■ **EXERCISE**
Copy out all of the material exactly.

■ **DATASET CONTENT**
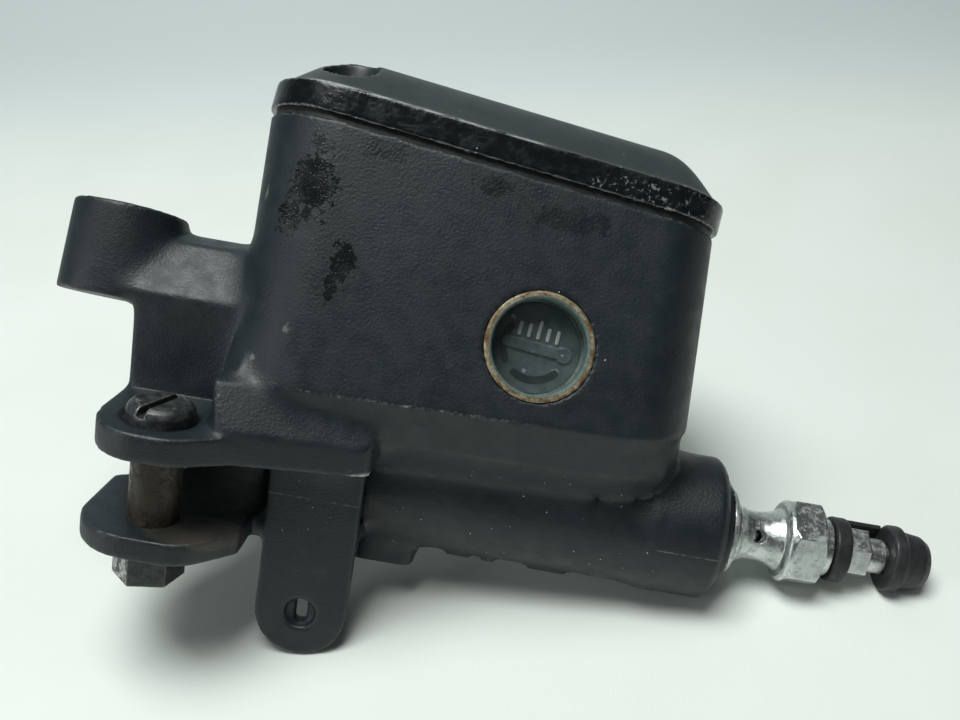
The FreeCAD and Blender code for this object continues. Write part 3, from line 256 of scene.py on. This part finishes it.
def powder_coat():
    """Dark slate pebbled powder coat, with oily patches carrying painted glints, dust, dull smears
    and worn edges.
    """
    material, tree, shader = new_material("powder_coat")
    place = coordinates(tree)
    tone = noise(tree, place, 14, 4, 0.6)
    shade = blend_range(tree, tone, 0.3, 0.7)
    base = mixed(tree, shade, (0.0040, 0.0086, 0.0115), (0.0080, 0.0138, 0.0176))
    patches = [
        times(tree, blob(tree, centre, radii, 0.75, 1.3), weight)
        for centre, radii, weight in WET_STAINS
    ]
    stain = largest(tree, patches)
    base = mixed(tree, stain, base, (0.002, 0.003, 0.0035))
    # Painted highlights: pale specks laid over the oily patches stand in for glints of light on the
    # wet pebbles.
    glint = specks(tree, stretched(tree, place, (1, 1, 1), (0.2, 0.5, 0.1)), 0.5, 0.17, 0.3)
    painted_glints = times(tree, glint, stain)
    base = laid_over(tree, base, painted_glints, 0.8, (0.30, 0.33, 0.34))
    dull = blend_range(tree, noise(tree, place, 5, 6, 0.7), 0.56, 0.78)
    base = laid_over(tree, base, dull, 0.3, (0.045, 0.058, 0.064))
    broken = blend_range(tree, noise(tree, place, 1.6, 5), 0.42, 0.62)
    worn = times(tree, edges(tree, 0.52, 0.58), broken)
    base = laid_over(tree, base, worn, 0.55, (0.16, 0.165, 0.165))
    corner = blob(tree, (-62.4, -17.8, 2.2), (3.4, 3, 4.0), 0.4, 1.0)
    bright_corner = times(tree, edges(tree, 0.515, 0.56), corner)
    base = mixed(tree, bright_corner, base, (0.62, 0.63, 0.61))
    flecks = blend_range(tree, noise(tree, place, 0.6, 5, 0.7), 0.46, 0.60)
    foot = times(tree, blob(tree, (-60, -20, 14.5), (24, 3, 1.2), 0.3, 1.2), flecks)
    foot_edge = times(tree, edges(tree, 0.508, 0.53), foot)
    base = laid_over(tree, base, foot_edge, 0.7, (0.33, 0.34, 0.34))
    base = laid_over(tree, base, parting_lines(tree), 0.45, (0.22, 0.23, 0.23))
    grease = blob(tree, (-89, -13, -10.5), (9, 8, 2.6), 0.12, 3)
    smeared = times(tree, grease, blend_range(tree, tone, 0.25, 0.7, 0.3, 0.75))
    base = mixed(tree, smeared, base, (0.060, 0.050, 0.036))
    seat = blob(tree, (1.3, 0, 0), (1.25, 9.7, 9.7), 0.0)
    base = mixed(tree, seat, base, (0.003, 0.0035, 0.004))
    low = blob(tree, (-38, -6, -4), (44, 18, 12), 0.5, 6)
    dust = times(tree, specks(tree, place, 1.5, 0.085, 0.45), low)
    lint = specks(tree, stretched(tree, place, (1, 1, 0.6), (0.4, 0.9, 0.2)), 5.2, 0.022, 0.6)
    base = mixed(tree, largest(tree, [dust, lint]), base, (0.55, 0.56, 0.54))
    feed(tree, shader.inputs["Base Color"], base)
    rough = blend_range(tree, noise(tree, place, 3, 4), 0.3, 0.7, 0.44, 0.56)
    wet = times(tree, largest(tree, [stain, seat]), -0.30)
    feed(tree, shader.inputs["Roughness"], combine(tree, "ADD", rough, wet))
    shader.inputs["Specular IOR Level"].default_value = 0.5
    pebble = cells(tree, place, 0.42, "SMOOTH_F1")
    soft = noise(tree, place, 0.42, 3, 0.55)
    height = combine(tree, "ADD", times(tree, pebble, 0.5), soft)
    bump(tree, shader, height, 0.06)
    return material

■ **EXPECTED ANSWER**
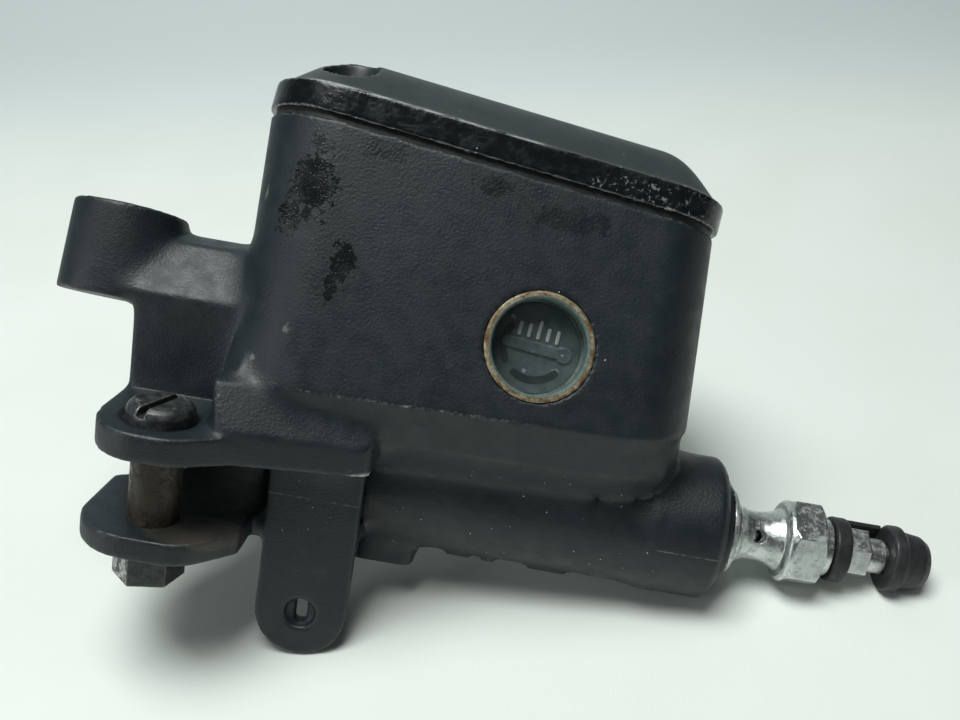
The FreeCAD and Blender code for this object continues. Write part 3, from line 256 of scene.py on. This part finishes it.
def powder_coat():
    """Dark slate pebbled powder coat, with oily patches carrying painted glints, dust, dull smears
    and worn edges.
    """
    material, tree, shader = new_material("powder_coat")
    place = coordinates(tree)
    tone = noise(tree, place, 14, 4, 0.6)
    shade = blend_range(tree, tone, 0.3, 0.7)
    base = mixed(tree, shade, (0.0040, 0.0086, 0.0115), (0.0080, 0.0138, 0.0176))
    patches = [
        times(tree, blob(tree, centre, radii, 0.75, 1.3), weight)
        for centre, radii, weight in WET_STAINS
    ]
    stain = largest(tree, patches)
    base = mixed(tree, stain, base, (0.002, 0.003, 0.0035))
    # Painted highlights: pale specks laid over the oily patches stand in for glints of light on the
    # wet pebbles.
    glint = specks(tree, stretched(tree, place, (1, 1, 1), (0.2, 0.5, 0.1)), 0.5, 0.17, 0.3)
    painted_glints = times(tree, glint, stain)
    base = laid_over(tree, base, painted_glints, 0.8, (0.30, 0.33, 0.34))
    dull = blend_range(tree, noise(tree, place, 5, 6, 0.7), 0.56, 0.78)
    base = laid_over(tree, base, dull, 0.3, (0.045, 0.058, 0.064))
    broken = blend_range(tree, noise(tree, place, 1.6, 5), 0.42, 0.62)
    worn = times(tree, edges(tree, 0.52, 0.58), broken)
    base = laid_over(tree, base, worn, 0.55, (0.16, 0.165, 0.165))
    corner = blob(tree, (-62.4, -17.8, 2.2), (3.4, 3, 4.0), 0.4, 1.0)
    bright_corner = times(tree, edges(tree, 0.515, 0.56), corner)
    base = mixed(tree, bright_corner, base, (0.62, 0.63, 0.61))
    flecks = blend_range(tree, noise(tree, place, 0.6, 5, 0.7), 0.46, 0.60)
    foot = times(tree, blob(tree, (-60, -20, 14.5), (24, 3, 1.2), 0.3, 1.2), flecks)
    foot_edge = times(tree, edges(tree, 0.508, 0.53), foot)
    base = laid_over(tree, base, foot_edge, 0.7, (0.33, 0.34, 0.34))
    base = laid_over(tree, base, parting_lines(tree), 0.45, (0.22, 0.23, 0.23))
    grease = blob(tree, (-89, -13, -10.5), (9, 8, 2.6), 0.12, 3)
    smeared = times(tree, grease, blend_range(tree, tone, 0.25, 0.7, 0.3, 0.75))
    base = mixed(tree, smeared, base, (0.060, 0.050, 0.036))
    seat = blob(tree, (1.3, 0, 0), (1.25, 9.7, 9.7), 0.0)
    base = mixed(tree, seat, base, (0.003, 0.0035, 0.004))
    low = blob(tree, (-38, -6, -4), (44, 18, 12), 0.5, 6)
    dust = times(tree, specks(tree, place, 1.5, 0.085, 0.45), low)
    lint = specks(tree, stretched(tree, place, (1, 1, 0.6), (0.4, 0.9, 0.2)), 5.2, 0.022, 0.6)
    base = mixed(tree, largest(tree, [dust, lint]), base, (0.55, 0.56, 0.54))
    feed(tree, shader.inputs["Base Color"], base)
    rough = blend_range(tree, noise(tree, place, 3, 4), 0.3, 0.7, 0.44, 0.56)
    wet = times(tree, largest(tree, [stain, seat]), -0.30)
    feed(tree, shader.inputs["Roughness"], combine(tree, "ADD", rough, wet))
    shader.inputs["Specular IOR Level"].default_value = 0.5
    pebble = cells(tree, place, 0.42, "SMOOTH_F1")
    soft = noise(tree, place, 0.42, 3, 0.55)
    height = combine(tree, "ADD", times(tree, pebble, 0.5), soft)
    bump(tree, shader, height, 0.06)
    return material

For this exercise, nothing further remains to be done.